### Task objective
In the listing below, find every line with the string "type" and pull it out.

┌──

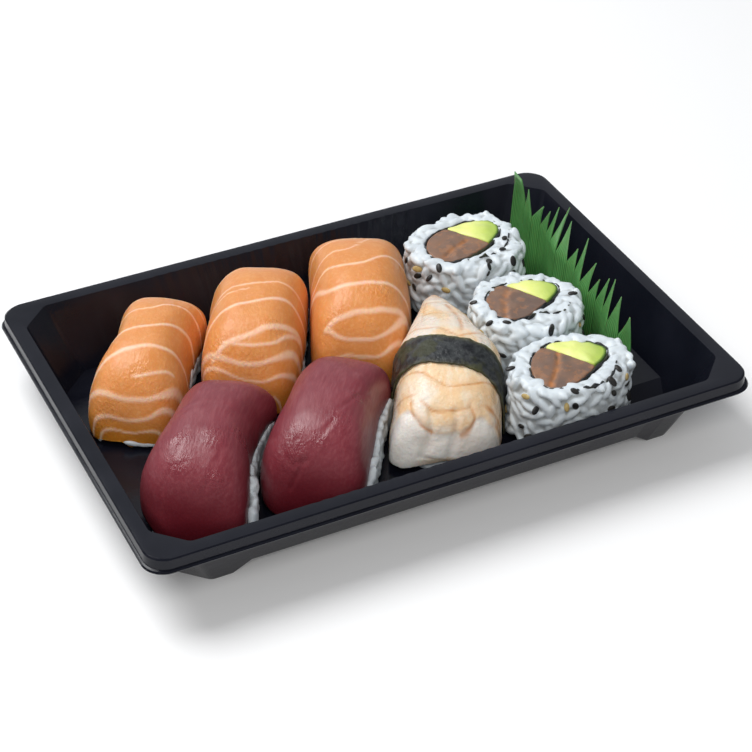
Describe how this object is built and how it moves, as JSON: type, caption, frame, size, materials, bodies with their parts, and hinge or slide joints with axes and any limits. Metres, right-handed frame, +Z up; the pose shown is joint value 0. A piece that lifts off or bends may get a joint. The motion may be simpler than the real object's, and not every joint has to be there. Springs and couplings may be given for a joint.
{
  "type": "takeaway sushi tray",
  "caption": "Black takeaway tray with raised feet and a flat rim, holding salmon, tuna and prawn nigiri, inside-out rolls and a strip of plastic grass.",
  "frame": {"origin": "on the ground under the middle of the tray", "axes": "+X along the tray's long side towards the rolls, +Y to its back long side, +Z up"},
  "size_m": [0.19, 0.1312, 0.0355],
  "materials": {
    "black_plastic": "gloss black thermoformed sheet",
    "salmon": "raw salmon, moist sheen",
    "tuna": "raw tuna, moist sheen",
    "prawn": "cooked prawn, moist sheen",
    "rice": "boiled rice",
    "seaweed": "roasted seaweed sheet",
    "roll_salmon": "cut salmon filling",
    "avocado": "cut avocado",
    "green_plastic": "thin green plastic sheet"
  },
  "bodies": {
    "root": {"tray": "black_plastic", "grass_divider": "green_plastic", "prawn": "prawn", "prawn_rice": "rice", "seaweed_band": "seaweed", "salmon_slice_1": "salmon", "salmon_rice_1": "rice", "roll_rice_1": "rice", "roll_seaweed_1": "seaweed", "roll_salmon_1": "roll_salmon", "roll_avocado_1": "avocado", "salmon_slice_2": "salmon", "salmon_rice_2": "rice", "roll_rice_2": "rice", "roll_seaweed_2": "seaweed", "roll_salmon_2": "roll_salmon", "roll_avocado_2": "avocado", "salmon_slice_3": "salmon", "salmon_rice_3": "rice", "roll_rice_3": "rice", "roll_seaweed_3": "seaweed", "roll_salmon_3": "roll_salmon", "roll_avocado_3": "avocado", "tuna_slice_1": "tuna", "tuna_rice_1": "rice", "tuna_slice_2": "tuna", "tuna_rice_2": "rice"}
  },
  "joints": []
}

└──

### Full response
Describe how this object is built and how it moves, as JSON: type, caption, frame, size, materials, bodies with their parts, and hinge or slide joints with axes and any limits. Metres, right-handed frame, +Z up; the pose shown is joint value 0. A piece that lifts off or bends may get a joint. The motion may be simpler than the real object's, and not every joint has to be there. Springs and couplings may be given for a joint.
  "type": "takeaway sushi tray",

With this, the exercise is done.